PERSONALISATION ENTERS A NEW CHAPTER WITH BESPOKE TYPEFACES
Even in the digital era of email, stationery still sells well. But could printing a letter, rather than writing one, be made personal too? One might make it special by using bespoke paper of course, but how about making the very type itself your own?
This is something companies have long done. A typeface (a character set of letter, number and punctuation forms) is like a logo and acts as a means of communicating values. But, with the notion of the ‘personal brand’, arguably such a distinction between corporation and individual is diminishing. Beyoncé and Bjork are just two performing stars who have had custom fonts created for their record labels.

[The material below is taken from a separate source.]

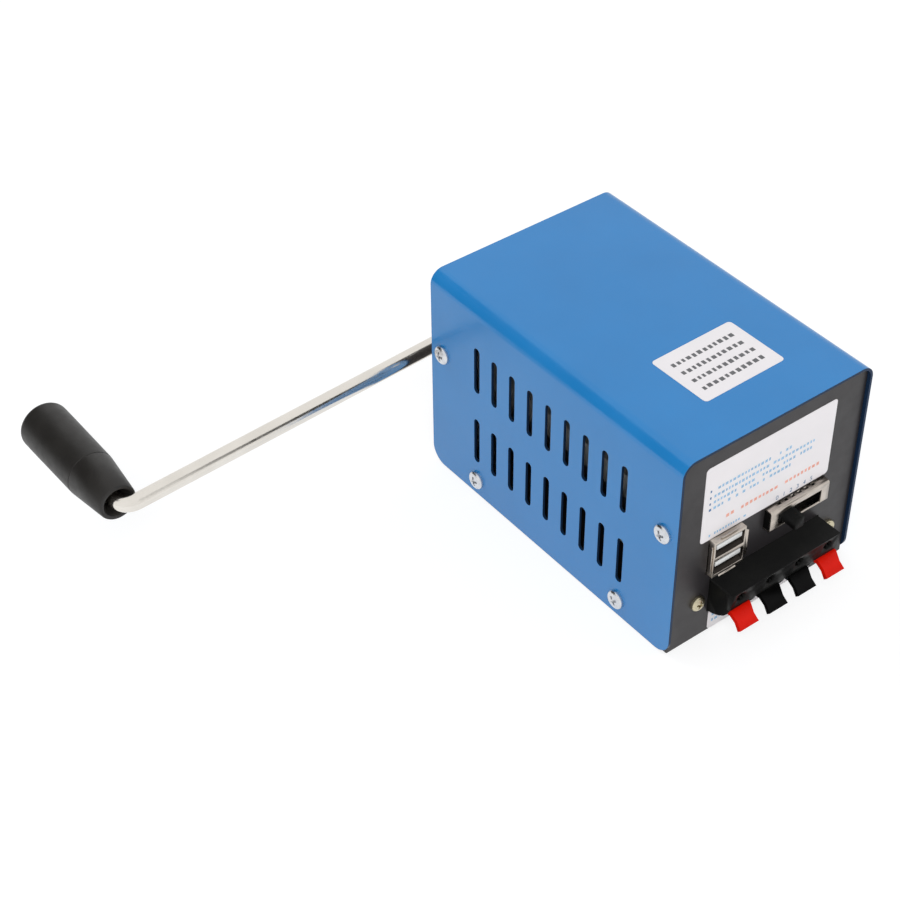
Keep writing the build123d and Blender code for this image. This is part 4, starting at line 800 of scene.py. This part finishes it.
def cross_head(radius, height, shank):
    """A bmesh of one pan-head screw on the XY plane, with a tapered cross sunk into its head."""
    head = bmesh.new()
    spin(head, screw_outline(radius, height, shank), Matrix.Identity(4))
    cross = bmesh.new()
    reach, wide = radius * CROSS_REACH, radius * CROSS_WIDTH
    top, bottom = height * CROSS_TOP, height - height * CROSS_DEPTH
    for quarter in (0, 1):
        turn = Matrix.Rotation(quarter * math.pi / 2, 4, "Z")
        upper = [(-reach, -wide, top), (reach, -wide, top), (reach, wide, top), (-reach, wide, top)]
        lower = [(x * WING_TAPER[0], y * WING_TAPER[1], bottom) for x, y, _ in upper]
        wing = [cross.verts.new(turn @ mm(*point)) for point in upper + lower]
        for corners in WING_FACES:
            cross.faces.new([wing[corner] for corner in corners])
    return carved(head, cross)


def set_screws(name, node, slot, radius, height, shank, places):
    """One piece with a screw at each (centre, direction, turn) in place of a node."""
    one = cross_head(radius, height, shank)
    one_mesh = bpy.data.meshes.new("one")
    one.to_mesh(one_mesh)
    one.free()
    group = bmesh.new()
    for centre, direction, turn in places:
        facing = Vector(direction).to_track_quat("Z", "Y").to_matrix().to_4x4()
        place = Matrix.Translation(mm(*centre)) @ facing @ Matrix.Rotation(math.radians(turn), 4, "Z")
        before = len(group.verts)
        group.from_mesh(one_mesh)
        group.verts.ensure_lookup_table()
        for vert in group.verts[before:]:
            vert.co = place @ vert.co
    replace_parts(make_piece(name, group, "case", slot, sharp=30), node)


# %% [markdown]
# Four screws on each side hold the cover, two on the front hold the push terminals, and four
# at the rear hold the gear frame. No two were tightened to the same angle, so each gets a
# turn of its own from the dice.

# %% Screws
HEAD_RADIUS = 3.5
HEAD_HEIGHT = 1.9
COVER_SHANK = 6.0
SCREW_Y = low_high("cover_screws", 1)[1] - HEAD_RADIUS
SCREW_Z = 51.8
FOOT_Y = 38.0
FOOT_Z = 7.0
side_screws = [
    ((side * COVER_X, y, z), (side, 0, 0), dice.uniform(0, 90))
    for side in (-1, 1)
    for y, z in ((-SCREW_Y, SCREW_Z), (SCREW_Y, SCREW_Z), (-FOOT_Y, FOOT_Z), (FOOT_Y, FOOT_Z))
]
set_screws(
    "cover_screw_heads", "cover_screws", "bright_screw", HEAD_RADIUS, HEAD_HEIGHT, COVER_SHANK, side_screws
)

TERMINAL_SHANK = 6.1
FRONT_Y, REAR_Y = low_high("chassis", 1)
pair_low, pair_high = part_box("terminal_screws")
pair_z = (pair_low.z + pair_high.z) / 2 / MM
pair_radius = (pair_high.z - pair_low.z) / 2 / MM
pair_height = FRONT_Y - pair_low.y / MM
pair = [
    ((x, FRONT_Y, pair_z), (0, -1, 0), dice.uniform(0, 90))
    for x in (pair_low.x / MM + pair_radius, pair_high.x / MM - pair_radius)
]
set_screws(
    "terminal_screw_heads", "terminal_screws", "yellow_screw", pair_radius, pair_height, TERMINAL_SHANK, pair
)

REAR_X = 34.0
REAR_LOW = 6.5
REAR_HIGH = 62.5
REAR_RADIUS = 2.7
REAR_SHANK = 7.5
rear_four = [
    ((x, REAR_Y, z), (0, 1, 0), dice.uniform(0, 90))
    for x in (-REAR_X, REAR_X)
    for z in (REAR_LOW, REAR_HIGH)
]
rear_slot = node_slot["gearbox_screws"]
set_screws(
    "rear_screw_heads", "gearbox_screws", rear_slot, REAR_RADIUS, HEAD_HEIGHT, REAR_SHANK, rear_four
)

# %% [markdown]
# ## Crank rod
# The rod is one length of round bar with two bends, nickel plated and polished. Its
# highlight runs its whole length, so it needs a truly round section: a ring of points is
# carried along the bent line and joined ring by ring. A curve with a round profile would
# look the same, but would have to be turned into a mesh in the end.

# %% Bent bar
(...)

“Having a bespoke typeface made is the logical continuation of the bespoke suit, monogrammed luggage or personal stationery, and the only reason it hasn’t been more commonplace in the past was because of the limitations of production," explains Mason Wells, director of award-winning London-based graphic design agency Bibliotheque which designs bespoke typefaces. A particularly distinctive one was an abstract typeface based on the Chinese numerical and Roman alphabet systems for gallery owner and restauranteur Alan Yau. The typeface was culturally significant to him and reflected his enigmatic personality.
“Digitisation has made it relatively easy to make your own typeface. Millions of typefaces exist, but there are good reasons for having your own," Wells adds. “People are surrounded by so many brands these days that they want to express themselves in a similarly professional and aspirational manner."
And they are doing just that. “It used to be all businesses, but individuals do make approaches for bespoke typefaces now, though often they’re entrepreneurs. Sometimes they want to use it to double up in use for business too," says Joe Graham, the production director of specialist type design agency G-Type , also in London.
The process is akin to that of commissioning any bespoke product: clients benefit from doing some preliminary research to better understand what they want, and then a brief is written. A good agency helps the client understand the idiosyncrasies of type design (it’s less about the look of the individual letterforms so much as how they work together, for instance), researches their background to better express who they are and understands what uses the typeface may be put to.
“What’s key is an appreciation of how the client wants to employ their typeface," stresses Graham. “Is it just going to be in print, online or even in an app, for example. You’d want a typeface to work well bigger for a letterhead, but to work well much smaller if it’s going to appear on a screen."
Inevitably, the more complex the typeface – does the client want different weights, for example, or italics or bold italics too – the longer, and the more expensive, the process will be. Graham suggests that THB2,609,770 to THB5,219,530 for a single western European typeface, upper and lower case, would not be atypical. He adds that clients typically want a typeface that covers multiple languages, and Arabic and Cyrillic are often requested. Thankfully, he adds, people who commission typefaces are usually well-versed in the commissioning of bespoke products in general.
“It’s a labour-intensive piece of work and justifying the time and cost to an individual client is often the hardest aspect of the job," Graham notes. “Typography design is a very skill-intensive art form."
That may mean that approaching a small design agency could make more sense than a major international operation. Fortunately, another shift in the graphic design business – away from the domination of typeface design by large type foundry companies such as Linotype and ITC to independent typeface designers – assists those who are interested. As in the art world, hiring a young gun might even be an investment in a future major player. A decade or so ago, New York- based graphic designer Joshua Darden was commissioned by a website designer to create a bespoke typeface for her wedding invitations. Now, much more established as Darden Studio, he only takes on jobs for large clients.
But regardless of who designs the typeface, the result, if done well, is a typeface for life. Although it is worth noting that it is not one that, so far, can be copyrighted. So although the client and designer may be the only people with access to the complete character set, once in use it is impossible to prevent the typeface from potentially proving to be an inspiration for a close copy. “Still, your own typeface allows you to really stand out from the pack, because, unlike bespoke luggage or clothing, bespoke typefaces are still unusual," Graham says.
“They tend to be for people who really appreciate design." This is just as well, since it is probably only other design-aware individuals who may notice that your letterforms are custom. Such is the largely subconscious way in which typefaces work to better convey the information in the words they form.
For those who do notice, they might well see it used in varied ways. “That idea of personal branding is an interesting and increasingly relevant one," Wells says. “And it’s in the implementation of your typeface that its personal nature comes to life. From a monogram on a tie to the livery on a private jet, from tableware to dinner invitations, it becomes another signature."